I just ginned-up a letter to the editor on this. Here it is:
Representative Patrick McHenry’s attempt to put Ronald Reagan on the $50 in place of Ulysses S. Grant should make anyone groan. Haven’t we done enough to honor Ronald Reagan? It’s not like he doesn’t have one of Washington, DC’s two airports, an aircraft carrier, and a series of roads, schools and bridges all across America.
The sad part about all this is, Ronald Reagan was the most corrupt president of the 20th Century. Not even Nixon was this bad. One hundred thirty-eight Reagan administration officials were convicted, indicted or investigated for official misconduct or criminal violations. Twenty-one of Reagan’s staffers had been convicted, compared to Nixon’s eight and Clinton’s one.
And what a record Reagan has! He turned a $1 trillion national debt into a $3 trillion national debt.

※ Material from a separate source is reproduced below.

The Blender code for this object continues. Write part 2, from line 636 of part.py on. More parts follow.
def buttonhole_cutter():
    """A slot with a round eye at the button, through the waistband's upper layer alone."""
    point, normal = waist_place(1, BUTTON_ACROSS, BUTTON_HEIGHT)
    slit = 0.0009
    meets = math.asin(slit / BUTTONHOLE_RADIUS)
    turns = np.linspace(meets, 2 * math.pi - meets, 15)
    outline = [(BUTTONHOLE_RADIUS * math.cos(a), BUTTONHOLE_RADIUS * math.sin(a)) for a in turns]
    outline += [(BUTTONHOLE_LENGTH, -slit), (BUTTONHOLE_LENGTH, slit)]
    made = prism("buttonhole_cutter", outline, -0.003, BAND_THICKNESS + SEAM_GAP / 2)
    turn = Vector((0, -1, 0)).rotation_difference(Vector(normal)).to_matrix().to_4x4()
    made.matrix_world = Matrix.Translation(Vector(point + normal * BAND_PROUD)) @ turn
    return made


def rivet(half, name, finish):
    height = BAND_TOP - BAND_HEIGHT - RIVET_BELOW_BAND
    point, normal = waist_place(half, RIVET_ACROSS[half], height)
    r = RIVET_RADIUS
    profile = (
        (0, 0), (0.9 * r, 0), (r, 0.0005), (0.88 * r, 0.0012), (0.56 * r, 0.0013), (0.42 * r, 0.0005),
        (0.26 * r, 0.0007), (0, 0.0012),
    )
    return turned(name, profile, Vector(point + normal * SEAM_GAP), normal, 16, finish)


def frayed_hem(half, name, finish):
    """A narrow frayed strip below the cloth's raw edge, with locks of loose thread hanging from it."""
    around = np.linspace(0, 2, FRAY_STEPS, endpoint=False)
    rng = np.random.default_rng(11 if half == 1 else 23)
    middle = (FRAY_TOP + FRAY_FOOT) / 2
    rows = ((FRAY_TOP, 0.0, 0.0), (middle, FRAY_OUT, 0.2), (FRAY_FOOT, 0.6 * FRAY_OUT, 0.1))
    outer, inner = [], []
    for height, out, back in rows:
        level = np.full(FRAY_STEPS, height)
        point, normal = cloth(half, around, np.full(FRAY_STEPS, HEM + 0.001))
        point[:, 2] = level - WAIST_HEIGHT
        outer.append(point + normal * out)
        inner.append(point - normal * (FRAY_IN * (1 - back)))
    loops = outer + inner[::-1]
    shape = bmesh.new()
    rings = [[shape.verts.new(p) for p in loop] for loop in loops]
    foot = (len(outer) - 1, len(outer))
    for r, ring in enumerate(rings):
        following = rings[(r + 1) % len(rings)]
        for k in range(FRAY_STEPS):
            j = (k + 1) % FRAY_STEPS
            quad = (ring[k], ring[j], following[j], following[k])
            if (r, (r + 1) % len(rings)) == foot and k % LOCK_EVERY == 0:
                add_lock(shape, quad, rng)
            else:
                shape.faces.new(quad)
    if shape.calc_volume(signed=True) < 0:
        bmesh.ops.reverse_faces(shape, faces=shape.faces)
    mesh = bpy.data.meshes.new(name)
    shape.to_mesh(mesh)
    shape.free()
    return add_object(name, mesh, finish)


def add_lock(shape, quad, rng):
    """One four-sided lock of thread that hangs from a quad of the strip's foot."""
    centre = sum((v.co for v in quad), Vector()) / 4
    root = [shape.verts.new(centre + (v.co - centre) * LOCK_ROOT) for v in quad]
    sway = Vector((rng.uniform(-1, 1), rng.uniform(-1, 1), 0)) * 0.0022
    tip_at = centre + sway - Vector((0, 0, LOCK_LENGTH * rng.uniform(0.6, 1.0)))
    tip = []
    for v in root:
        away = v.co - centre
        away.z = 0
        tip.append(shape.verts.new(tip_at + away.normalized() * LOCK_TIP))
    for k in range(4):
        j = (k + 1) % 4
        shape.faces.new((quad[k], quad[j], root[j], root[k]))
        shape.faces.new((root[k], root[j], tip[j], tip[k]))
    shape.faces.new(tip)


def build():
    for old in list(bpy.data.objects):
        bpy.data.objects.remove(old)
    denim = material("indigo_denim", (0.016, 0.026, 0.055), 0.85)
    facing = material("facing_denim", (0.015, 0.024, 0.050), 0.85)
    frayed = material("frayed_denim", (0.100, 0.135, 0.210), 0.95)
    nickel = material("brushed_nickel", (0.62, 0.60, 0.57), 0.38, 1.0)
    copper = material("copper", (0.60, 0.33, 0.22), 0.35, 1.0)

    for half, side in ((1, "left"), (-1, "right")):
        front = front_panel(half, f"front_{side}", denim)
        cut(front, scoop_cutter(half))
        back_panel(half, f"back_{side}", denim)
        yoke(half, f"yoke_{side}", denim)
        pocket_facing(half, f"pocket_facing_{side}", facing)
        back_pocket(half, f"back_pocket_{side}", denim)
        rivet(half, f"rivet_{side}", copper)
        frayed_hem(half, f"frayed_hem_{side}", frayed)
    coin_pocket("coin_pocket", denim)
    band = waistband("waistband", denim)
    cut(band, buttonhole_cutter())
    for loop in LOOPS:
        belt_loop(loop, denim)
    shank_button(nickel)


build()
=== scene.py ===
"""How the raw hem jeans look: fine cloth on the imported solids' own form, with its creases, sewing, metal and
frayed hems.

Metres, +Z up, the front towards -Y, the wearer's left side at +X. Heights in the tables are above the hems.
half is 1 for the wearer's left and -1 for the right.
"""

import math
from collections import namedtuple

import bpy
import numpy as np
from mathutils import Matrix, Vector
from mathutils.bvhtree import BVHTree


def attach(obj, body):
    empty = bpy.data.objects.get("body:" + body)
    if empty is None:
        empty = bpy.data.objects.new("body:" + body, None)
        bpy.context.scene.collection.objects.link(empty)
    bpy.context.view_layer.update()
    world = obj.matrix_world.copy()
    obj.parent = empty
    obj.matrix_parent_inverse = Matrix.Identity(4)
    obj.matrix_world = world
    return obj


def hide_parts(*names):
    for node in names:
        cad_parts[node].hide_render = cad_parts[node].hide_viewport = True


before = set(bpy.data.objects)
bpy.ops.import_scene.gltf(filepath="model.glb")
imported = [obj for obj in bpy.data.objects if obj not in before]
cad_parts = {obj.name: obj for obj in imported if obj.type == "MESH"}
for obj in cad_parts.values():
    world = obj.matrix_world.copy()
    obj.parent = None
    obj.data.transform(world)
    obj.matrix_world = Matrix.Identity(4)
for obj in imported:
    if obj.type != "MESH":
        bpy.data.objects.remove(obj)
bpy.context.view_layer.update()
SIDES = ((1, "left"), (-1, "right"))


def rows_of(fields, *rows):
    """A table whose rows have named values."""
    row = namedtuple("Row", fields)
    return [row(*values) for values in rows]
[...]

He raised taxes four times—once in 1982 (the Tax Equity and Fiscal Responsibility Act, the biggest tax hike in history), again in 1983, a third time in 1984 and finally in 1986. He increased the size of the government by 61,000 bureaucrats. He armed Iran. He armed the Contra rebels in violation of a law he signed himself. He decided to billet the Marines and sailors serving in Lebanon in a building in Beirut against the better judgment of his military advisors, which made it easier for one man to kill 241 of them. And in September 1988, Reagan ran the United States Treasury completely out of money before the end of the year for the first time in history.
Rather than honoring Reagan, we should posthumously impeach him for malfeasance. It’s the right thing to do.